Wahhch Debch en rentrant chez lui trouve sa femme monstrueusement assassinée et la sideration  est telle que son âme le déserte, comme échappée de son crâne fêlé par la vision de cette violence inexplicable. Désormais corps inhabité, in-animé, il décidera de se confronter au meurtrier de sa femme dans une longue course à travers l'Amérique du Nord. Aux innombrables animaux et insectes croisés le long de son périple de prendre en charge le récit de son périple et de sa quête qui le mèneront plus loin que prévu, jusqu à ses origines enfouies. Accompagné d'un animal-totem transmigré et d'une paumée presque-soeur, peut-être arrivera-t-il à retrouver son souffle, et son âme.

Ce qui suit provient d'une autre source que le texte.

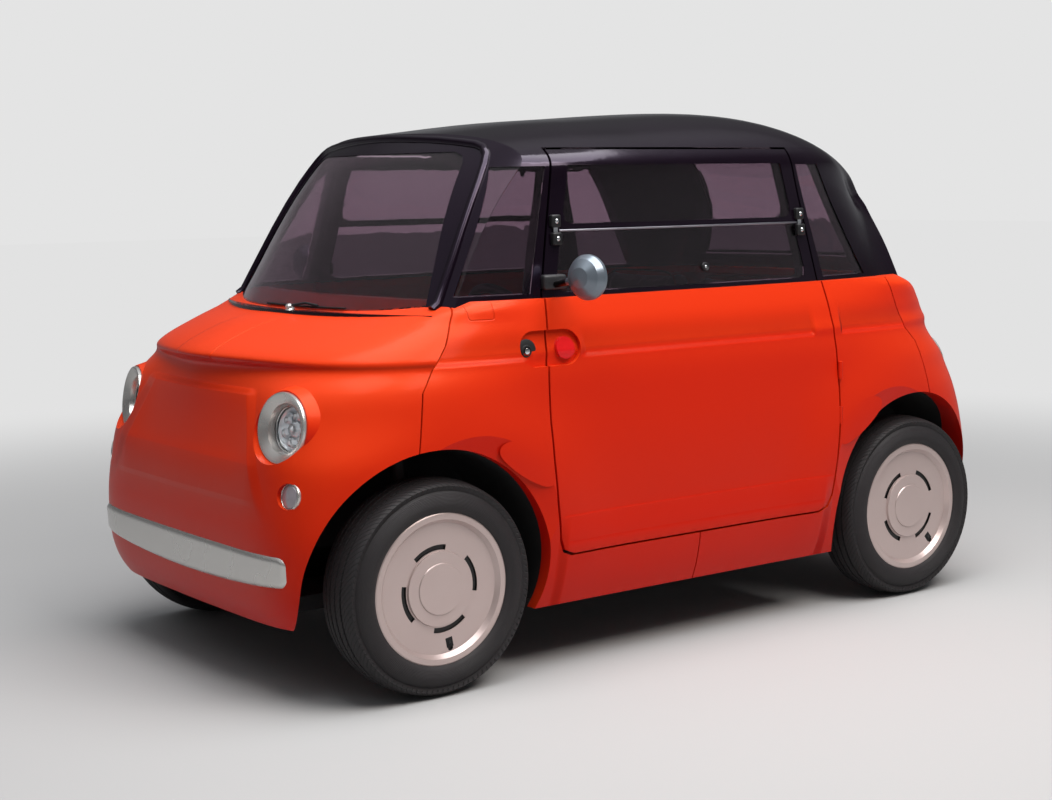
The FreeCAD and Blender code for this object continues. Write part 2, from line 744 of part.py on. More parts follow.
def running_gear():
    cross_half = 0.9 * liner_wall
    member = box(-cross_half, cross_half, -wheel_distance - 2 * arm_half, -wheel_distance + 2 * arm_half,
                 floor_low - 1.6 * arm_half, floor_low)
    gear = member
    upright_low = ball_radius + clearance
    upright_high = 1.62 * size("tyre_width")
    for side_name, side in sides.items():
        foot = Vector(side * kingpin_foot.x, kingpin_foot.y, kingpin_foot.z)
        axis = Vector(side * kingpin_axis.x, 0, kingpin_axis.z)
        arm = beam(Vector(side * cross_half, foot.y, foot.z), Vector(foot.x, foot.y, foot.z), arm_half, arm_half / 2)
        ball = Part.makeSphere(ball_radius, foot)
        top = foot + axis * ((arch_top - foot.z) / axis.z)
        strut_start = foot + axis * (0.6 * upright_high)
        strut = pin(strut_start, axis, strut_radius, (top - strut_start).Length)
        mount = pin(Vector(top.x, top.y, arch_top + clearance), Vector(0, 0, 1),
                    strut_radius * 2.4, liner * 3)
        gear = gear.fuse([arm, ball, strut, mount])
        upright = pin(foot + axis * upright_low, axis, strut_radius * 1.25, upright_high - upright_low)
        upright = upright.cut(pin(strut_start - axis * clearance, axis, strut_radius + clearance, upright_high))
        hub_start = foot + axis * ((wheel_height - foot.z) / axis.z)
        stub_end = wheel_side + size("cap_face") / 2
        stub = pin(hub_start, Vector(side, 0, 0), spindle, stub_end - abs(hub_start.x))
        carrier = pin(hub_start - Vector(side * strut_radius, 0, 0), Vector(side, 0, 0), 2 * spindle,
                      strut_radius + shaft_radius)
        carrier = carrier.cut(pin(strut_start - axis * clearance, axis, strut_radius + clearance, upright_high))
        steering_arm = beam(hub_start + Vector(0, 0, spindle), hub_start + Vector(0, 0.8 * size("tyre_width"), spindle),
                            shaft_radius, shaft_radius)
        steering_arm = steering_arm.cut(pin(strut_start - axis * clearance, axis, strut_radius + clearance, upright_high))
        keep(f"knuckle_{side_name}", upright.fuse([stub, carrier, steering_arm]))
    rack_y = -wheel_distance + 0.8 * size("tyre_width")
    rack = pin(Vector(-cross_half - arm_half, rack_y, wheel_height), Vector(1, 0, 0), shaft_radius * 1.3,
               2 * (cross_half + arm_half))
    post = box(-arm_half, arm_half, rack_y - arm_half, rack_y + arm_half, floor_top, wheel_height)
    front_gear = gear.Solids + [rack.fuse(post)]
    tube = pin(Vector(-0.78 * wheel_side, wheel_distance, wheel_height), Vector(1, 0, 0), spindle * 1.3,
               2 * 0.78 * wheel_side)
    axle = tube
    for side in sides.values():
        hub = Vector(side * 0.78 * wheel_side, wheel_distance, wheel_height)
        stub_end = wheel_side + size("cap_face") / 2
        axle = axle.fuse([
            pin(hub, Vector(side, 0, 0), 2 * spindle, 0.1 * wheel_side),
            pin(hub, Vector(side, 0, 0), spindle, stub_end - abs(hub.x)),
            beam(Vector(side * 0.66 * wheel_side, arch_distance - arch - liner - arm_half, wheel_height),
                 Vector(side * 0.66 * wheel_side, wheel_distance, wheel_height), arm_half, arm_half / 2),
            pin(Vector(side * 0.73 * wheel_side, wheel_distance, wheel_height), Vector(0, 0, 1), strut_radius,
                arch_top - wheel_height),
            pin(Vector(side * 0.73 * wheel_side, wheel_distance, arch_top + clearance), Vector(0, 0, 1),
                strut_radius * 2.4, liner * 3),
            box(side * 0.66 * wheel_side - arm_half, side * 0.66 * wheel_side + arm_half,
                arch_distance - arch - liner - 3 * arm_half, arch_distance - arch - liner,
                floor_top, wheel_height + arm_half / 2)])
    keep("rear_axle", axle)
    motor_half = 0.46 * liner_wall
    named(primitive("Part::Box", "motor_block", Vector(-motor_half, -wheel_distance - 0.8 * motor_half, floor_top),
                    Length="Sizes.liner_inner_wall * 0.92", Width="Sizes.liner_inner_wall * 0.6",
                    Height="Sizes.tyre_diameter * 0.42"))
    for side in sides.values():
        start = Vector(side * motor_half, -wheel_distance, wheel_height)
        shaft_end = strut_side(wheel_height) - strut_radius * 1.25 - 2 * size("door_gap")
        front_gear.append(pin(start, Vector(side, 0, 0), shaft_radius, shaft_end - motor_half))
    keep("front_suspension", Part.makeCompound(front_gear))


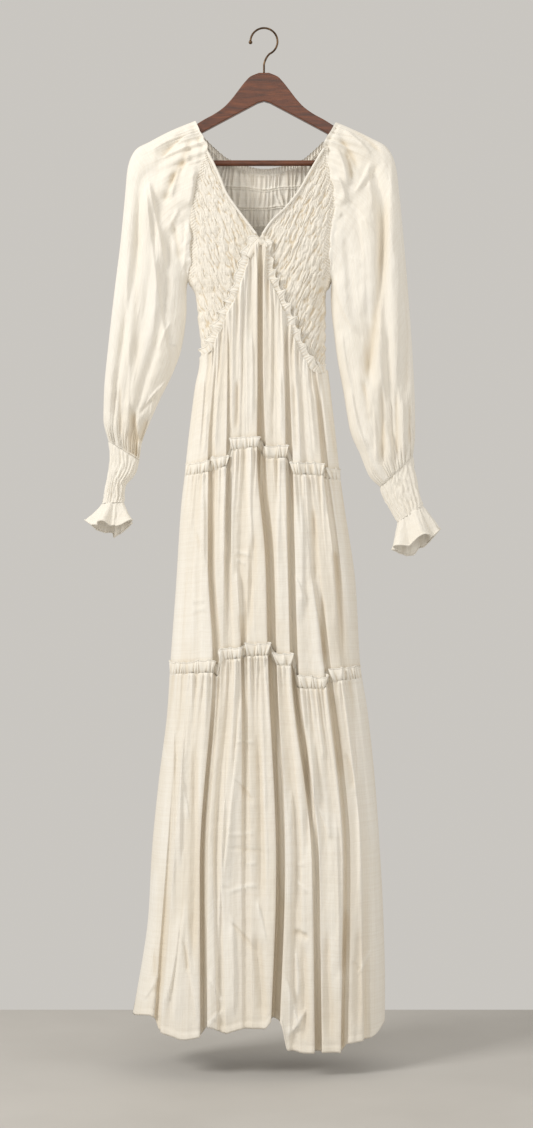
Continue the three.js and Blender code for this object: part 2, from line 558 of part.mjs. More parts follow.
// Half of the bodice front: rows run from its outer edge to the neck or the waist seam.
// Puckers are raised in the outside only.
function bodiceFront(arm, bottom) {
  const waistSide = WAIST_LINE.filter((point) => (point.x - NECK_POINT_X) * arm.sign >= 0);
  const seamHeights = raglanShares(arm.neckShare).slice(NECK_EDGE_STEPS)
    .map((share) => blend(arm.raglan[0].z, UNDERARM_Z, share));
  const heights = [...seamHeights, ...SIDE_SEAM_SHARES.map((share) => blend(UNDERARM_Z, bottom, share))];
  const lastRow = heights.length - 1;
  const rows = heights.map((z) => {
    const body = bodyAt(z, 0);
    const side = arm.sign < 0 ? body.left : body.right;
    const outer = z >= UNDERARM_Z ? along(arm.raglan, "z", "x", z) : side;
    const open = z > NECK_POINT_Z ? along(arm.neck, "z", "x", z) : along(waistSide, "z", "x", z);
    const inner = arm.sign < 0 ? Math.max(open, outer + BODICE_TIP) : Math.min(open, outer - BODICE_TIP);
    const row = [];
    for (let c = 0; c <= BODICE_COLUMNS; c += 1) {
      const x = blend(outer, inner, c / BODICE_COLUMNS);
      const seam = c === 0 && z < UNDERARM_Z ? SEAM_GAP / 2 : 0;
      row.push(new THREE.Vector3(x, frontY(x, z) - seam, z));
    }
    return row;
  });
  const inner = rows.map((row) => row.map((point, c) => {
    const tangent = row[Math.min(c + 1, BODICE_COLUMNS)].clone().sub(row[Math.max(c - 1, 0)]);
    const normal = tangent.cross(UP).multiplyScalar(-arm.sign).normalize();
    if (c === 0 && point.z <= UNDERARM_Z) normal.set(arm.sign, 0, 0);
    return point.clone().addScaledVector(normal, -CLOTH);
  }));
  rows.forEach((row, r) => row.forEach((point, c) => {
    const edge = c === 0 || c === BODICE_COLUMNS || r === 0 || r === lastRow;
    if (!edge && (c + r) % 2 === 0) point.y -= PUCKER_HEIGHT;
  }));
  return wall(rows, inner);
}

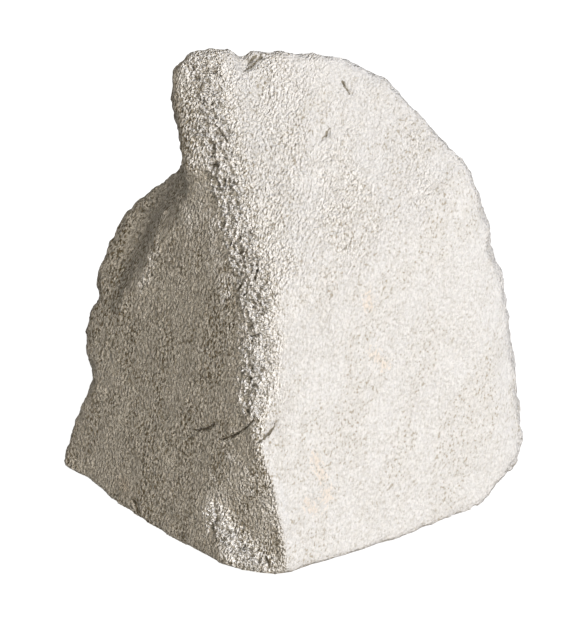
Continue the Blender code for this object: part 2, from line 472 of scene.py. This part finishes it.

Force et brutalité sont les deux premiers mots qui me viennent à l'esprit, et cette brutalité qui m'a malmené tout au long de la lecture est sans doute ce qu'il y a de plus admirable dans ce roman, cette absence de tranquillité et de confort, cette parole donnée aux animaux tout en instincts, fondamentaux plus que primaires, un état de nature dépourvu de toute cruauté. Non, la cruauté, la violence sont l'apanage des hommes, jusqu'à quelques moments insoutenables mais vitaux à entendre.
Tout néanmoins n'est pas peint d'un noir d'encre et Wahhch trouvera sur son chemin quelques personnages sensibles; eux aussi instinctivement; à sa quête. Les animaux monologuent tour à tour, loin d'un anthropomorphisme malvenu mais en tirant le récit vers le conte métaphysique, entités oscillant entre fascination, indifférence et répulsion face au destin de Wahhch. La poésie du style entrechoque une trivialite organique avec l'empathie la plus douce, l'agressivité avec une mélancolie infinie.

Ainsi, nous ne connaîtrons jamais réellement les pensees de cet homme perçu uniquement à travers ces yeux animaux, mais notre manque face à cette absence d'intériorité le rapproche d'un mystère profond venu du fond des âges, d'une bête incompréhensible et pourtant d' une proximité troublante. Un homme comme un animal parmi d'autres.

Au milieu du roman, une cassure. La quête désordonnée change de but, Wahhch reprend peu à peu les rênes de son errance jusqu'à découvrir ce que nous préssentions, le hiatus de son origine. La révélation, le fondement, le vrai coeur décentré de ce roman nous envoie, à notre corps défendant, jusqu'aux portes de l'enfer. Je crois avoir rarement lu des pages comme celles-ci, qui vous demandent de poser le livre et de chercher votre souffle, de vous remettre du choc. J'en aurais voulu à beaucoup d'auteurs et pourtant ici, tout est juste, percutant, necessaire.

Et alors, au moment où l'homme sait enfin d'où il vient et reprend douloureusement possession de son histoire, le temps est venu de retrouver son anima et de reprendre la route, en quittant la nuit.